▶ What you will do
Reproduce the following material exactly, including every line.

▶ Material shown
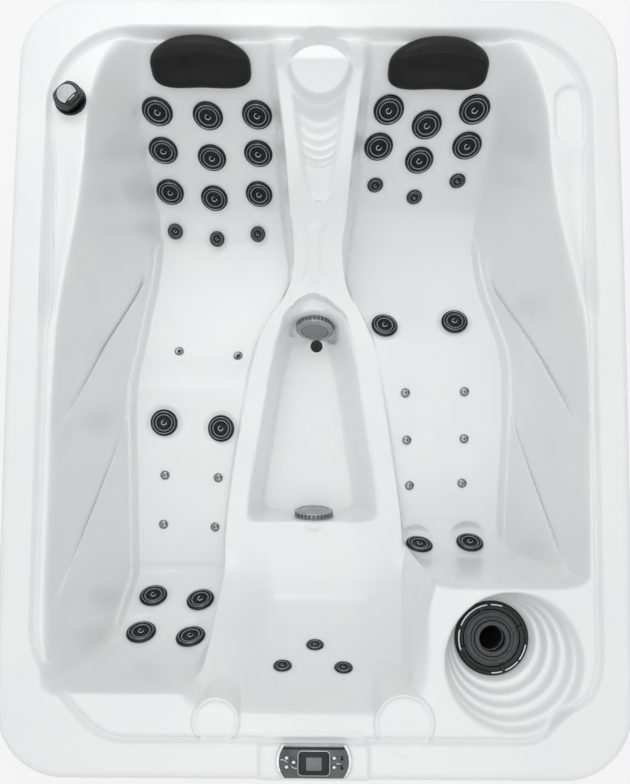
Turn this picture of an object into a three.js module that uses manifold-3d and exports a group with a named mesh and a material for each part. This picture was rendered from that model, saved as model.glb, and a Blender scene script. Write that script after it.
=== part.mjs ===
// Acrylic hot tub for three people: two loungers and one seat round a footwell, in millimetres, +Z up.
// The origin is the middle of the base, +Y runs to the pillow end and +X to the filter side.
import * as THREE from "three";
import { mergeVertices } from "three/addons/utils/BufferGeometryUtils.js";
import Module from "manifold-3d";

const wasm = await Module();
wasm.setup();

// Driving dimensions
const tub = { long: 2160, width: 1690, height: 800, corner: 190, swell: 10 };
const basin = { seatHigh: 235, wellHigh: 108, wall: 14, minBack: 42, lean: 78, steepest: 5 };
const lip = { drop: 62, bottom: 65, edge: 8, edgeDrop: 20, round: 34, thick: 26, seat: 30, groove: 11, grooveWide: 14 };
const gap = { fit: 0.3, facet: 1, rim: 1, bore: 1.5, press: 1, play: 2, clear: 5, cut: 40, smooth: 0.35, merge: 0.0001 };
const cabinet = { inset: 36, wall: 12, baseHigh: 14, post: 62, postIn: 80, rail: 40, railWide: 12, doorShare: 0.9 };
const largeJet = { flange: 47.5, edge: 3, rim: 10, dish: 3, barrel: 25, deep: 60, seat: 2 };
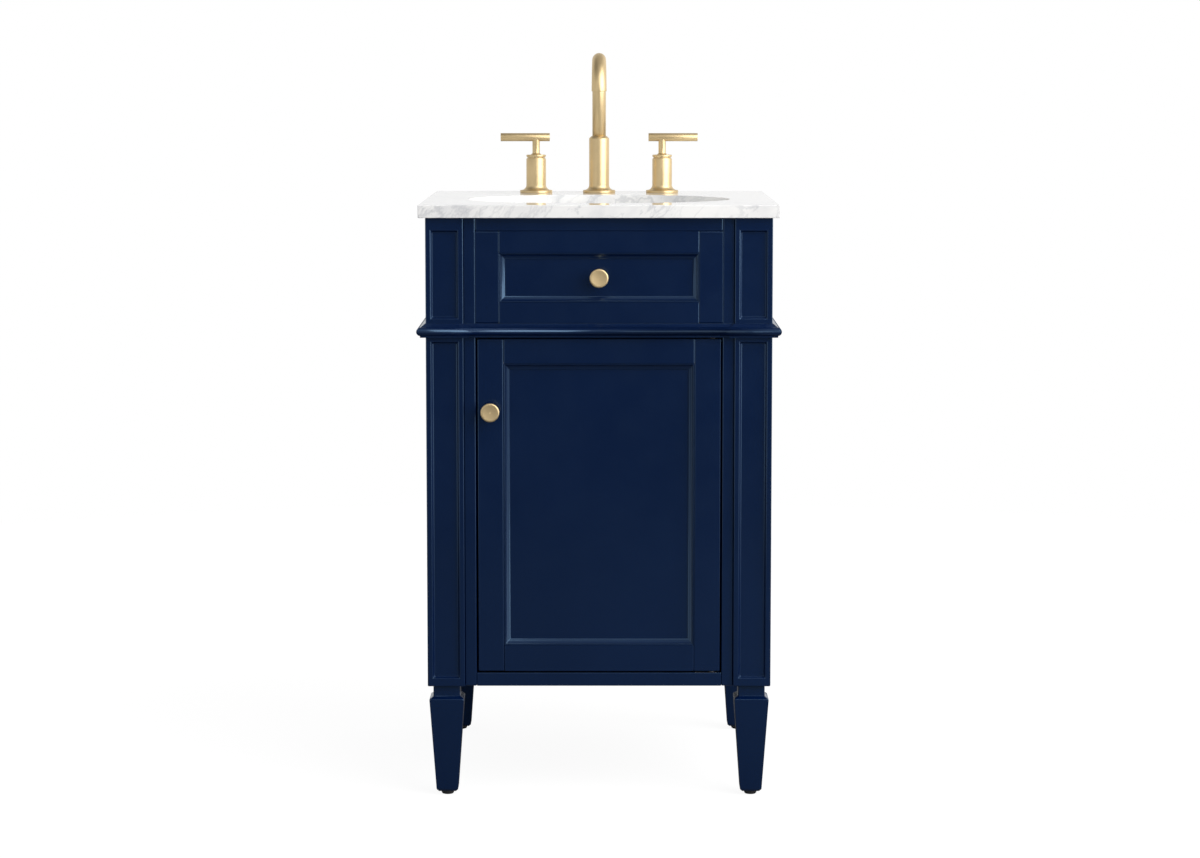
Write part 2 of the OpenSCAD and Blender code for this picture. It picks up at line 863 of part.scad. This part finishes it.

▶ Result of the exercise
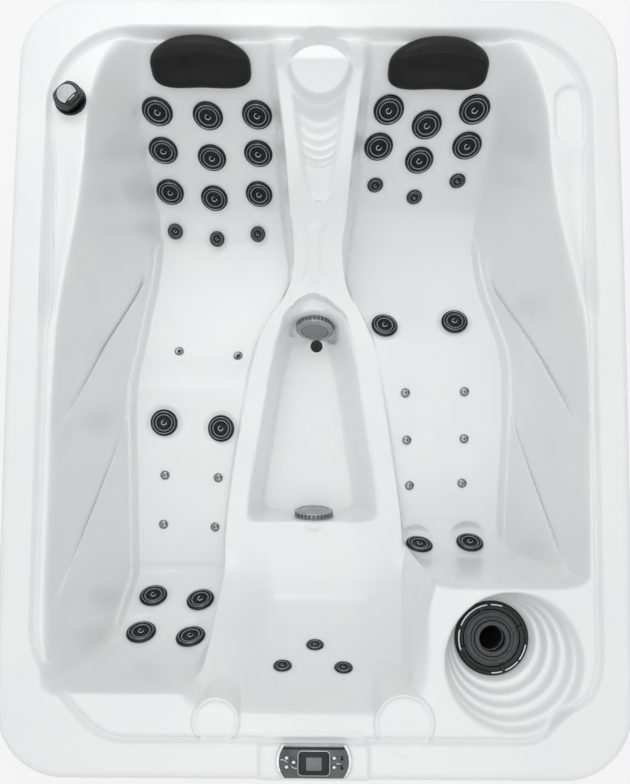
Turn this picture of an object into a three.js module that uses manifold-3d and exports a group with a named mesh and a material for each part. This picture was rendered from that model, saved as model.glb, and a Blender scene script. Write that script after it.
=== part.mjs ===
// Acrylic hot tub for three people: two loungers and one seat round a footwell, in millimetres, +Z up.
// The origin is the middle of the base, +Y runs to the pillow end and +X to the filter side.
import * as THREE from "three";
import { mergeVertices } from "three/addons/utils/BufferGeometryUtils.js";
import Module from "manifold-3d";

const wasm = await Module();
wasm.setup();

// Driving dimensions
const tub = { long: 2160, width: 1690, height: 800, corner: 190, swell: 10 };
const basin = { seatHigh: 235, wellHigh: 108, wall: 14, minBack: 42, lean: 78, steepest: 5 };
const lip = { drop: 62, bottom: 65, edge: 8, edgeDrop: 20, round: 34, thick: 26, seat: 30, groove: 11, grooveWide: 14 };
const gap = { fit: 0.3, facet: 1, rim: 1, bore: 1.5, press: 1, play: 2, clear: 5, cut: 40, smooth: 0.35, merge: 0.0001 };
const cabinet = { inset: 36, wall: 12, baseHigh: 14, post: 62, postIn: 80, rail: 40, railWide: 12, doorShare: 0.9 };
const largeJet = { flange: 47.5, edge: 3, rim: 10, dish: 3, barrel: 25, deep: 60, seat: 2 };
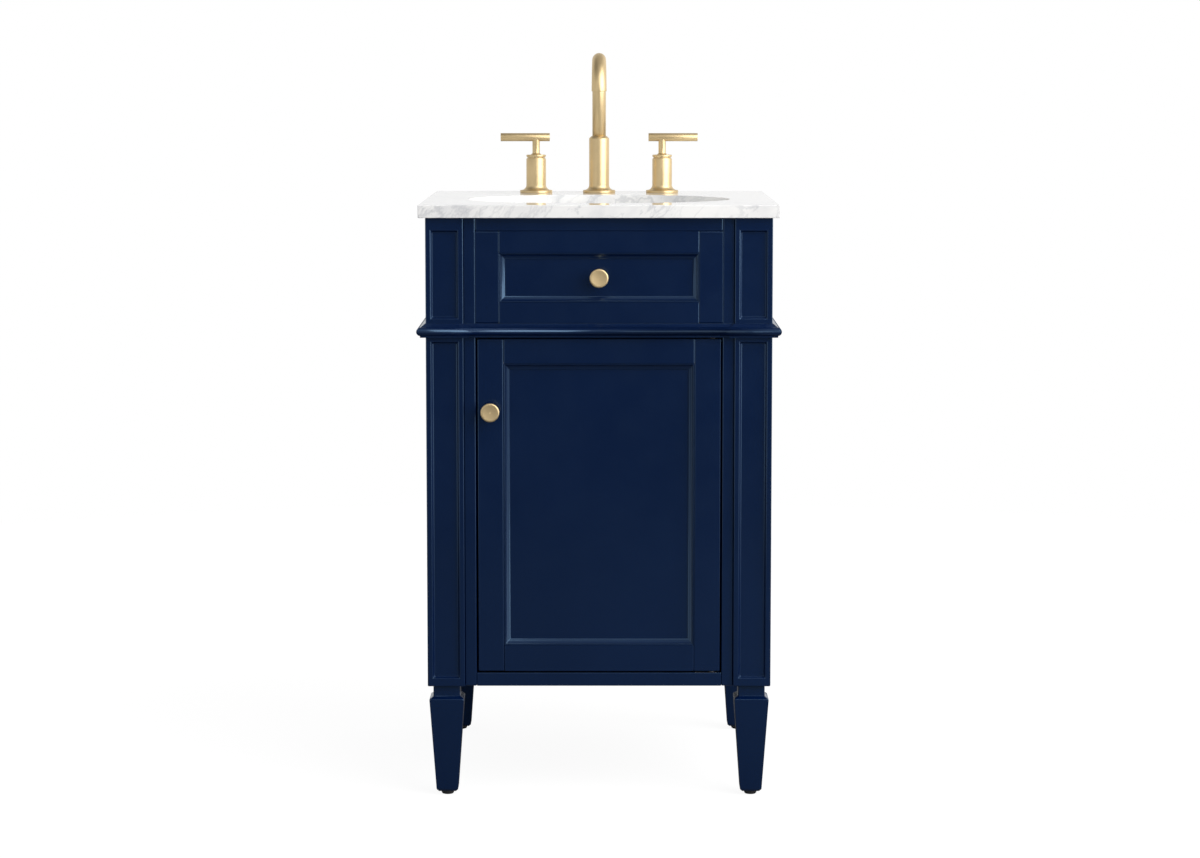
Write part 2 of the OpenSCAD and Blender code for this picture. It picks up at line 863 of part.scad. This part finishes it.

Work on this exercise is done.